Era principios de marzo y sabíamos aún menos de lo poco que sabemos ahora.

«¿Qué tanto cree usted en esto del virus?», me preguntó el comandante. Su trabajo como supervisor del personal de vigilancia hacía que se presentara de vez en cuando en las instalaciones para monitorear la operación y, por lo visto, a dar sus puntos de vista.

«Cien por ciento» –le contesté–, al momento en que sentía esa tensión en mi cuerpo que comenzaba a tornarse familiar y que se había convertido en una alarma de advertencia temprana.

«Pues yo, creo un cincuenta por ciento –contestó el comandante– se me hace que es un tema que sacó el gobierno para distraernos».

«¿Distraernos de que?»– logré articular, sabiendo que mi voz delataba mi desesperación–. Ya para este momento, mi cuerpo estaba totalmente a merced del desbalance químico que me estaban ocasionando este tipo de conversaciones que se tornaban cada vez más frecuentes.

Como la última bocanada de aire de un futuro ahogado, intenté invitar a la reflexión: «¿Que beneficio le puede traer al gobierno el inventar una pandemia?»

«No lo sé –contestó el comandante– solo creo que es un invento para distraer».

Se habían vuelto habituales estos encuentros.
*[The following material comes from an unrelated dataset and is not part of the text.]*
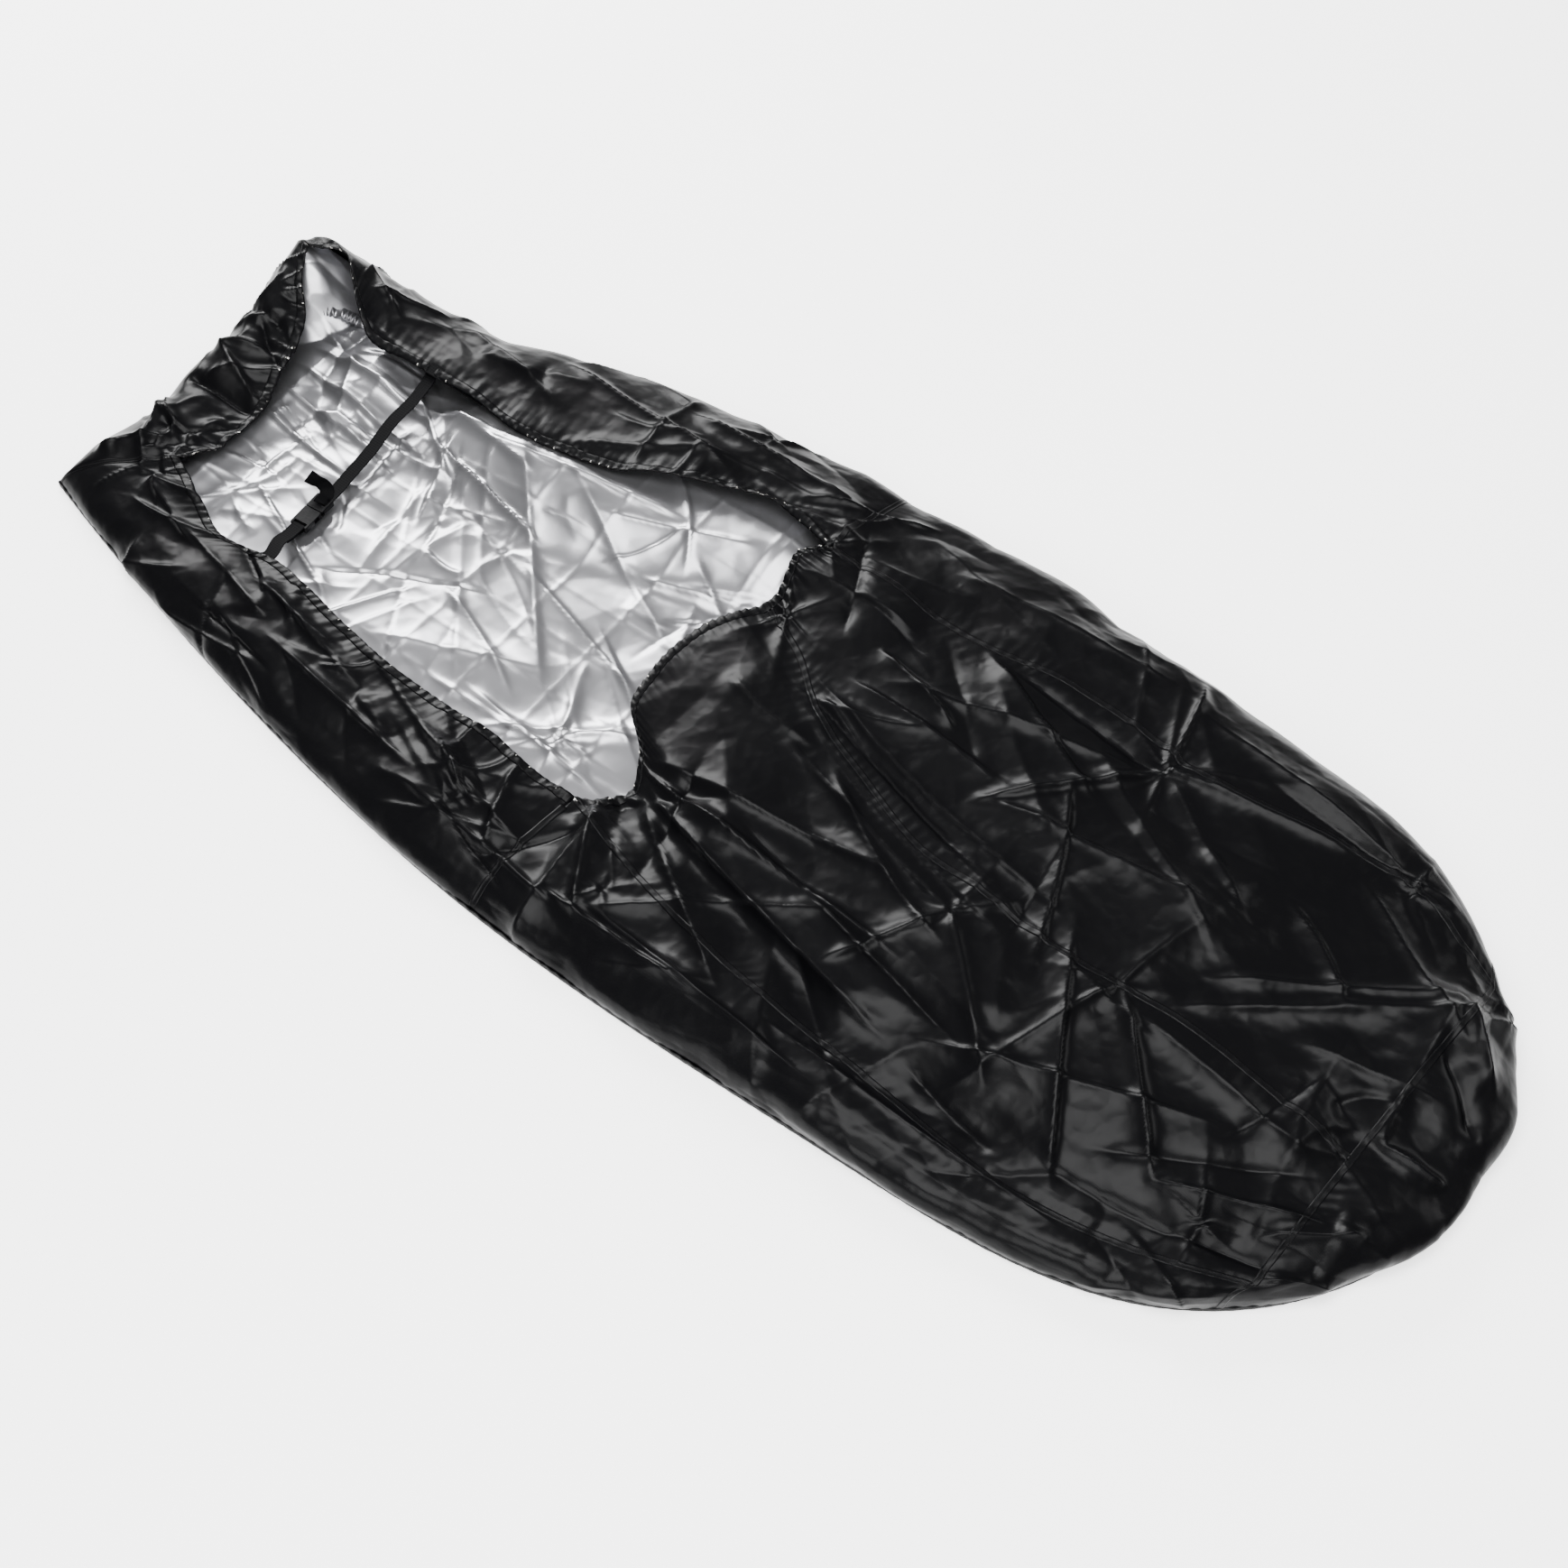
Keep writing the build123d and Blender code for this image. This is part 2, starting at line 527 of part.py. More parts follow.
# Long strap: from the left tab down to the slack in front of the plug
slack = 4.0
long_strap = webbing_along([
    (left_end - WEBBING_WIDTH / 3, strap_under_tab),
    (left_end + WEBBING_WIDTH / 2, strap_under_tab),
    (0.72 * left_end, 0.5 * (strap_under_tab + BUCKLE_Z)),
    (0.45 * left_end, BUCKLE_Z + 1),
    (-PLUG_BACK - UNCLIP_TRAVEL - slack, BUCKLE_Z - loop),
])
finish(long_strap, "long_strap")

# Strap end: under both bars of the plug, back over them, and out as a loose tail
front_bar = base_back - SLOT - BAR / 2
strap_end = webbing_along([
    (-PLUG_BACK - slack / 2, BUCKLE_Z - loop),
    (front_bar + loop, BUCKLE_Z - loop),
    (front_bar + loop, BUCKLE_Z + loop),
    (-PLUG_BACK - slack, BUCKLE_Z + loop),
    (-PLUG_BACK - 0.5 * TAIL_LENGTH, BUCKLE_Z + loop + 0.6 * TAIL_RISE),
    (-PLUG_BACK - 0.9 * TAIL_LENGTH, BUCKLE_Z + loop + TAIL_RISE),
])
finish(strap_end, "strap_end")

# Bartacks: short dense rows of stitches on the hem, above each tab
with BuildPart() as strap_bartacks:
    with BuildSketch(Plane.XY.offset(HEM_TOP)):
        for x, y in ((right_tab_x, right_hem_middle), (left_tab_x, OPENING_LEFT_HEAD + HEM_WIDTH / 2)):
            half_tab = WEBBING_WIDTH / 2 - BARTACK_WIDTH
            with Locations((x - half_tab, y), (x + half_tab, y)):
                Rectangle(BARTACK_WIDTH, HEM_WIDTH - 2 * HEM_WALL)
    extrude(amount=BARTACK_RISE)
finish(strap_bartacks.part, "strap_bartacks")
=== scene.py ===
"""Bivy sack lying open on the ground: crumpled black panels, a silver-coated floor sheet, and a buckled strap."""
import json
import logging
import math
from dataclasses import dataclass, field
from enum import Enum

import bmesh
import bpy
import numpy as np
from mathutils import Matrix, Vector


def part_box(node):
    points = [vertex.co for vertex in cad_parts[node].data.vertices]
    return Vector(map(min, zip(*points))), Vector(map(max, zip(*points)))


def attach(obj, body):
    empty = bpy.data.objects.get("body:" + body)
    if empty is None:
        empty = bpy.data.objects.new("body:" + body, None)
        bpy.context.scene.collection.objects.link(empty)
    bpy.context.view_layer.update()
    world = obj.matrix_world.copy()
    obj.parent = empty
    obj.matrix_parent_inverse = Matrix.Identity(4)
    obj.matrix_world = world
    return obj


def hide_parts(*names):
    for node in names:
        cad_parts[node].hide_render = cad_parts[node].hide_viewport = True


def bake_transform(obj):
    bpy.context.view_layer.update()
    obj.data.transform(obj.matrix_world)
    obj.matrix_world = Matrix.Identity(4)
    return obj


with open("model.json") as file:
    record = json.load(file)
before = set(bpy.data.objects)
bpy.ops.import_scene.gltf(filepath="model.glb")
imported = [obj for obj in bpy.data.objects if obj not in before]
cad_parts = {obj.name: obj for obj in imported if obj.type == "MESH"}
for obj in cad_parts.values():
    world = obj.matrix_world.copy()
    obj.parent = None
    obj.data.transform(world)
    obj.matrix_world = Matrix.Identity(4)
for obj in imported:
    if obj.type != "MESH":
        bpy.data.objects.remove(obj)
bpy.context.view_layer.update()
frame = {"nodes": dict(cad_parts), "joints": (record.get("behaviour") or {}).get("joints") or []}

logging.basicConfig(level=logging.INFO, format="%(message)s")
LOG = logging.getLogger("bivy_sack")
Array = np.ndarray
MM = 0.001
SACK = "sack"           # the CAD body that all fabric rides on
PLUG = "plug"           # the buckle's loose half
SOCKET_MOUTH = (-0.714, -0.100)    # plan place of the buckle socket's open end
PUCKER = 0.3 * MM       # height of the puckers along a seam
PUCKER_REACH = 0.018    # how far they run into the cloth
GATHER_REACH = 0.022    # the same of the gathers at a hem
CROSS_SEAM_RIGHT = np.array((-0.106, -0.247, 0.058))
CROSS_SEAM_LEFT = np.array((-0.100, 0.258, 0.070))
HEAD_RIGHT_HEM = np.array((-0.903, -0.161, 0.045))
EAR_PEAK = np.array((-1.010, 0.203, 0.112))
FOOT_SEAM_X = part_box("foot_end_seam")[0].x + 6 * MM


# ---------------------------------------------------------------------------------------------------
# Lines and fields
# ---------------------------------------------------------------------------------------------------
def run_of(line: Array) -> Array:
    """Distance along a line at each of its points."""
    return np.concatenate(([0.0], np.cumsum(np.linalg.norm(np.diff(line, axis=0), axis=1))))


def unit(vectors: Array) -> Array:
    """Vectors scaled to a length of one."""
    return vectors / np.maximum(np.linalg.norm(vectors, axis=-1, keepdims=True), 1e-9)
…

Las discusiones por la existencia o no del virus invisible se había tornado una lucha de argumentos. Un juego de «me pongo el cubrebocas mientras me ven», un interrogatorio de «a quien conoces que esté contagiado», un sentenciar «eso no va a pasar aquí», un infundado «son puros cuentos».

Caí en la cuenta de que ea covid, antes de atacar nuestro sistema respiratorio, estaba atacando nuestro sistema de creencias. La guerra contra la pandemia se libraba tanto en la salas de cuidado intensivo, como en el discurso público y el inconsciente colectivo. La información sobre la pandemia pasaba por el cedazo de nuestras creencias, valores y percepciones, para poder después traducirse en la acción que fuera más conveniente a nuestros intereses y valores.

Fuéramos germofóbicos, fanáticos de las teorías de conspiración, preocupones, pasivos o con olfato para los negocios, el concepto de la covid solo amplificaba estas predisposiciones. Nos formaba en la fila que más se acomodara a nuestras ideas preconcebidas.

¿Por qué creemos lo que creemos? ¿Por que lanzamos una sentencia sin el más mínimo rastro de evidencia? ¿Qué hace que una persona se sienta inmune y otra vulnerable? ¿Qué hace que una persona crea en las noticias y otra crea que es un invento? ¿El miedo? ¿La pereza? ¿El acomodo?

Cinco meses después, la conversación con el comandante sigue rondando mi cabeza. Me sigue persiguiendo el intento de comprender la intencionalidad y el pensamiento humano. He tenido muchas conversaciones similares, muchos debates, ha habido muchos contagios, muchas muertes. Sin dejar de ver la pandemia como un problema real que afecta la salud y la vida, y que ha trastocado lo que creíamos conocer del mundo y la vida, me sigue atrapando lo que creemos de la epidemia y lo que vamos interpretando de ella. Lo que vamos interiorizando. Lo que podemos descubrimos de nosotros mismos si le damos el espacio. Lo que vemos como mensaje o señal. Lo que creemos por un lado y lo que hacemos por el otro.

No logro sacarme de la cabeza que el comandante, tras afirmar que consideraba la covid 19 como un invento del gobierno, ofreció venderme un paquete de cubrebocas.